En aquella época, no podía dejar de pensar en cómo sería mi vida, una aspirante a periodista que alguna vez había soñado con ser corresponsal en Nueva York (soñar es gratis, amigas) con semejante limitación. Cuando acabé la carrera me fui a vivir a Madrid y volar, y hacerlo sola, se convirtió, por pura necesidad, en algo frecuente. Ser gallega en la época previa al AVE te coloca en tu sitio. En algún momento, recuerdo que incluso llegué a disfrutarlo. Desde aquí doy la gracias a todas las personas desconocidas que supieron ver el terror en mis ojos y me acompañaron en mis crisis de angustia por el aire. En mi corazón siempre habrá hueco para la opositora que me abrazó cuando mis lágrimas empezaban a asomar, y para el corredor de seguros sudoroso que directamente me ofreció su copa de vino en un accidentado despegue desde Bilbao. El pánico compartido es menos pánico.

Al contrario de lo que pueda resultar recomendable para otras fobias, el problema de volar mucho es que no solo acumulas experiencias positivas, sino también negativas. Las neuronas que me quedaban del primer vuelo a Londres las perdí en otro Ryanair de Porto a Bruselas en el que mientras las maletas y ordenadores se desbarataban sobre nuestras cabezas, una entrañable anciana rezaba en alto, rosario en mano, en un ritual de extremaunción colectivo.

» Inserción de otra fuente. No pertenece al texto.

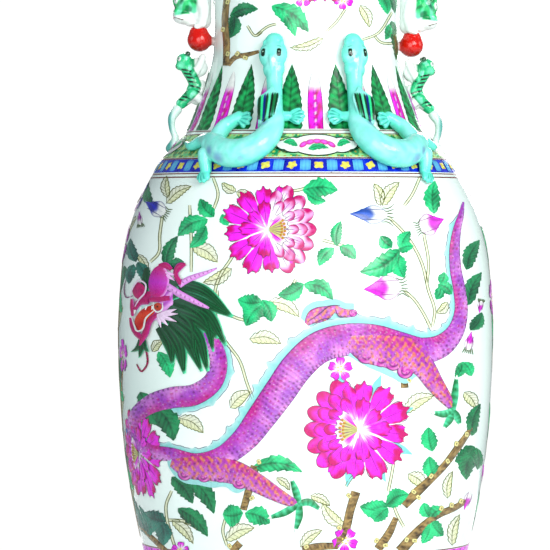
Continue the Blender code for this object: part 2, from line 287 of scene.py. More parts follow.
def make_vessel():
    floor_top, floor_radius, under, recess_radius, axis_gap = 21, 55, FOOT_TOP + 0.3, 60, 0.05
    outside, inside = wall_profile(FOOT_TOP, WAIST, BODY_WALL)
    inside = [(r, z) for r, z in inside if z > floor_top + 1]
    inside += [(floor_radius, floor_top), (axis_gap, floor_top), (axis_gap, under),
               (recess_radius, under)]
    turned("glazed_lower_body", "lower_body", outside + inside)
    outside, inside = wall_profile(WAIST, SHOULDER, BODY_WALL)
    turned("glazed_upper_body", "upper_body", outside + inside)
    outside, inside = wall_profile(SHOULDER, RIM_SEAM, NECK_WALL)
    turned("glazed_neck", "neck", outside + inside)
    lip_height = HEIGHT - LIP
    outside, inside = wall_profile(RIM_SEAM, lip_height, NECK_WALL, 1.5)
    middle = radius(lip_height) - LIP
    lip = [(middle + LIP * math.cos(a), lip_height + LIP * math.sin(a))
           for a in np.linspace(0.15, math.pi - 0.15, 15)]
    turned("glazed_rim", "flared_rim", outside + lip + inside)
    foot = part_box("foot_ring")[1].x / MM
    profile = [(foot - 12.5, FOOT_TOP), (foot - 12.5, 1.4), (foot - 11.6, 0.3), (foot - 10.6, 0),
               (foot - 3, 0), (foot - 1.2, 0.6), (foot - 0.3, 2), (foot, 4.5), (foot, FOOT_TOP)]
    turned("biscuit_foot_ring", "foot_ring", profile, BISCUIT)


# ---------------------------------------------------------------- enamel


def smooth_line(points, count, axes=2):
    """Evenly spaced samples of the smooth curve through rows of (x, y, ...)."""
    points = np.array(points, float)
    steps = np.linalg.norm(np.diff(points[:, :axes], axis=0), axis=1)
    t = np.concatenate([[0], np.cumsum(np.maximum(steps, 1e-6))])
    slopes = np.gradient(points, t,
                         axis=0) if len(t) > 2 else np.repeat((points[1:] - points[:1]) / t[1], 2, 0)
    s = np.linspace(0, t[-1], count)
    i = np.clip(np.searchsorted(t, s, side="right") - 1, 0, len(t) - 2)
    gap = (t[i + 1] - t[i])[:, None]
    f = (s - t[i])[:, None] / gap
    keep, gain = 2 * f**3 - 3 * f**2 + 1, 3 * f**2 - 2 * f**3
    return (points[i] * keep + slopes[i] * gap * (f**3 - 2 * f**2 + f)
            + points[i + 1] * gain + slopes[i + 1] * gap * (f**3 - f**2))


def heading(angle):
    """The unit step towards an angle."""
    return np.array([math.cos(angle), math.sin(angle)])


def trail(line, rows):
    """Even samples along a line, and the unit step along it at each."""
    path = smooth_line(line, rows)
    way = np.gradient(path[:, :2], axis=0)
    return path, way / np.maximum(np.hypot(way[:, :1], way[:, 1:]), 1e-6)


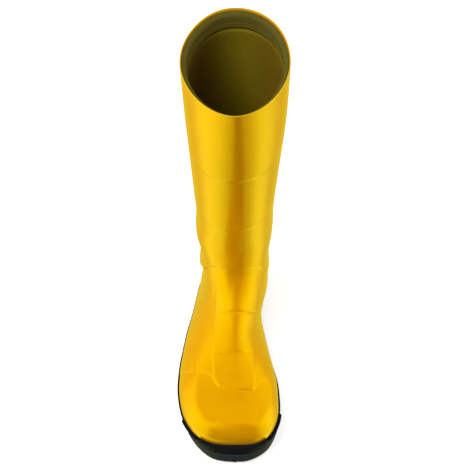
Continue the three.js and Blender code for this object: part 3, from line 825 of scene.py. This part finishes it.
def wall_rows():
    """The outside of the wall from the bottom up. Below the band's top it follows the outline;
    above, it leans in from there to the upper's own outline at its top, a wall's width out."""
    wall = 1 + THICKER_WING * wing - THINNER_WAIST * waist
    cut = bead(OUTLINE[:, 1] - wing_y, *NOTCH)
    rows = [at_height(moved_in(OUTLINE, BOTTOM_INSET + cut), MIDSOLE_BOTTOM)]
    profile = [(0.5, 9.1), (0.05, 9.9), (0, 12), (0, 14.5), (0, 16.6), (0, 17.8), (0.35, 18.3)]
    rows += [at_height(moved_in(OUTLINE, inset + cut), z) for inset, z in profile]
    rows.append(at_height(moved_in(OUTLINE, 1.3 - 0.4 * wing + cut), BAND_TOP))
    edge = moved_in(hugging(wall_top), -WALL_OUT * wall)
    foot = moved_in(OUTLINE, 1.9 - 1.2 * wing + cut)
    for share in (0.05, 0.2, 0.4, 0.6, 0.78, 0.9):
        z = blend(BAND_TOP + 0.2, wall_top, share)
        lean = blend(foot, edge, smooth(-0.6, 1.25, share))
        rows.append(at_height(moved_in(lean, -kick_ledge(z)), z))
    rows.append(at_height(moved_in(hugging(wall_top), -1.8 * wall), wall_top - 0.35))
    rows.append(at_height(moved_in(hugging(wall_top), -1.0 * wall), wall_top))
    rows.append(at_height(moved_in(hugging(wall_top), -0.1), wall_top - 0.15))
    return rows


UPPER_FOOT_Z, SEAT_Z = 18.6, 17.7
PLATE_INSET, LEDGE_TOP_Z = 13.7, 16.0
CORE_INSET, HOLLOW_Z = 19.0, 11.2


def cup_rows():
    """The inside of the cup from the top down: along the upper to its underside, in to the pocket
    that holds the steel plate, down past its ledge, and in along the hollow over the core."""
    rows = [at_height(hugging(z), z) for z in (wall_top - 1.5, blend(UPPER_FOOT_Z, wall_top, 0.5))]
    rows.append(at_height(hugging(UPPER_FOOT_Z), UPPER_FOOT_Z - 0.2))
    rows.append(at_height(moved_in(hugging(UPPER_FOOT_Z), 2.0), SEAT_Z))
    pocket_rows = [(PLATE_INSET, SEAT_Z), (PLATE_INSET, LEDGE_TOP_Z)]
    pocket_rows += [(CORE_INSET, LEDGE_TOP_Z), (CORE_INSET, HOLLOW_Z)]
    rows += [at_height(moved_in(OUTLINE, inset), z) for inset, z in pocket_rows]
    return rows


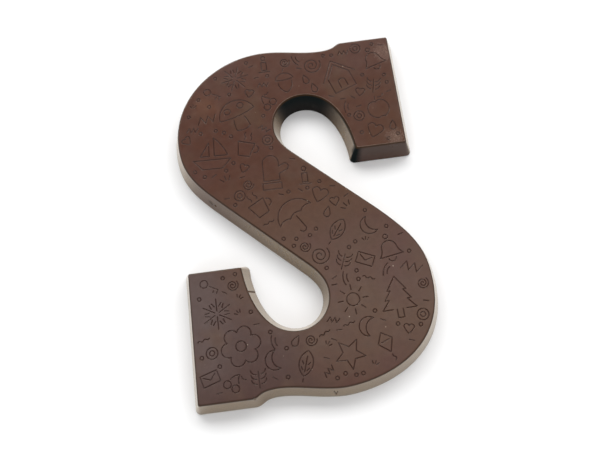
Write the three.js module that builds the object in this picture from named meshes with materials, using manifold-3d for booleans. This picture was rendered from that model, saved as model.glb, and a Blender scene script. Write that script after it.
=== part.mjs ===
// A solid dark chocolate letter S that lies flat on its back, face up.
// Millimetres, +Z up, +Y towards the letter's top, the origin under its middle.
// The slab ended S has drafted sides and a softly rounded rim. Fine drawings are engraved in its face.

import * as THREE from "three";
import Module from "manifold-3d";

const wasm = await Module();
wasm.setup();

// ---- Body -----------------------------------------------------------------------------------------------

const LETTER_HEIGHT = 175;      // base, top to bottom
const THICKNESS = 11;
const DRAFT = 3;                // how far the base reaches beyond the face on every side
const RIM_RADIUS = 0.8;         // rounding between face and side
const RIM_STEPS = 2;
const BASE_BEVEL = 0.3;         // small bevel round the underside
const FACE_CORNER_RADIUS = 0.8; // rounding of the outline's corners at the face
const BASE_CORNER_RADIUS = 2.4; // and at the base
const CORNER_STEPS = 3;
const CORNER_TRIM = 3.2;        // stretch of the outline that a rounded corner may take up
const CORNER_TURN = 0.35;       // radians; a joint of two curves that turns more is a corner
const OUTLINE_STEP = 3.6;       // spacing of the outline's points along a round stretch

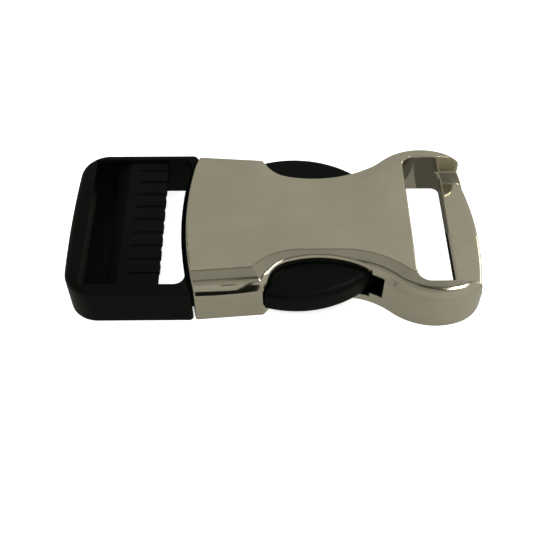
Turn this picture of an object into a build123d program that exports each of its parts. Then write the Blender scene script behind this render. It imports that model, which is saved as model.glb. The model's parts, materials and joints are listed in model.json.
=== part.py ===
from build123d import *
import math
import os

os.makedirs("parts", exist_ok=True)

# A fastened side release buckle for webbing, lying flat. All sizes are millimetres.
# +X runs from the plug to the socket, +Z is up, and the origin is under the middle.

# Webbing and the clearances
webbing_width = 25.0
webbing_play = 1.0
fit_gap = 0.3
mouth_gap = 0.25
slot_length = webbing_width + webbing_play

# Socket, along its length
mouth_to_window = 12.2
window_length = 16.1
notch_length = 1.9
web_wall = 4.9
slot_width = 7.05
bar_width = 4.75
cavity_past_notch = 0.6
cavity_spread = 0.6

# Across the width: the walls beside the webbing, and what follows from them
rail_width = 1.5
lobe_wall = 2.9
frame_step = 0.1
skirt_taper = 0.85
plug_width = slot_length + 2 * rail_width
mouth_width = plug_width - 2 * frame_step
skirt_end_width = mouth_width - 2 * skirt_taper
lobe_width = slot_length + 2 * lobe_wall
waist_width = 20.6
mouth_wall = 1.25

# Socket, heights
socket_height = 8.0
floor_thickness = 1.4
roof_thickness = 1.5
notch_floor = 2.2
notch_height = 4.4
notch_wall = 0.2
bar_height = 2.8
bar_ramp_height = 1.4

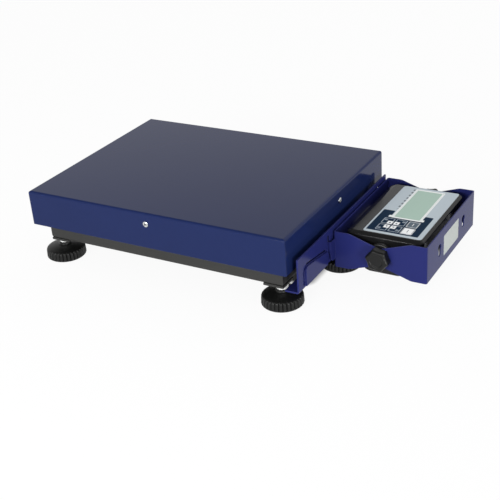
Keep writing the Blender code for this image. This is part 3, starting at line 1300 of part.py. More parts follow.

Aún con todo, me atreví a cruzar el charco hasta tres veces (seis, si contamos el viaje de vuelta) y, curiosamente, en ninguno de aquellos largos viajes sufrí el pánico que tuve en algunos vuelos cortos. Por eso, cuando otras personas con miedo a volar me preguntan cómo lo he conseguido, yo les digo que la imposibilidad real de escapar de un cacharro que sobrevuela el vasto océano durante las siguientes doce horas también te pone en tu sitio. Eso sí, el último viaje transoceánico que hice, a Cuba, lo acabé antes de tiempo por la ansiedad que sufrí en la isla, uno de los sitios más seguros y encantadores en los que he estado. Ostento el cuestionable honor de haber sido recetada con antidepresivos en una consulta durante mis vacaciones. No cabe duda: la sanidad cubana, buenísima.

Abro el Instagram y me convenzo a mí misma de que viajar al tuntún se ha convertido en un nuevo snobismo que atenta contra el medio ambiente, el paisaje, las ciudades y el buen gusto en general. Pero el veneno de la envidia es poderoso y ya miro destinos baratitos en compañías low-cost mientras mi novio ejercita los brazos y la paciencia.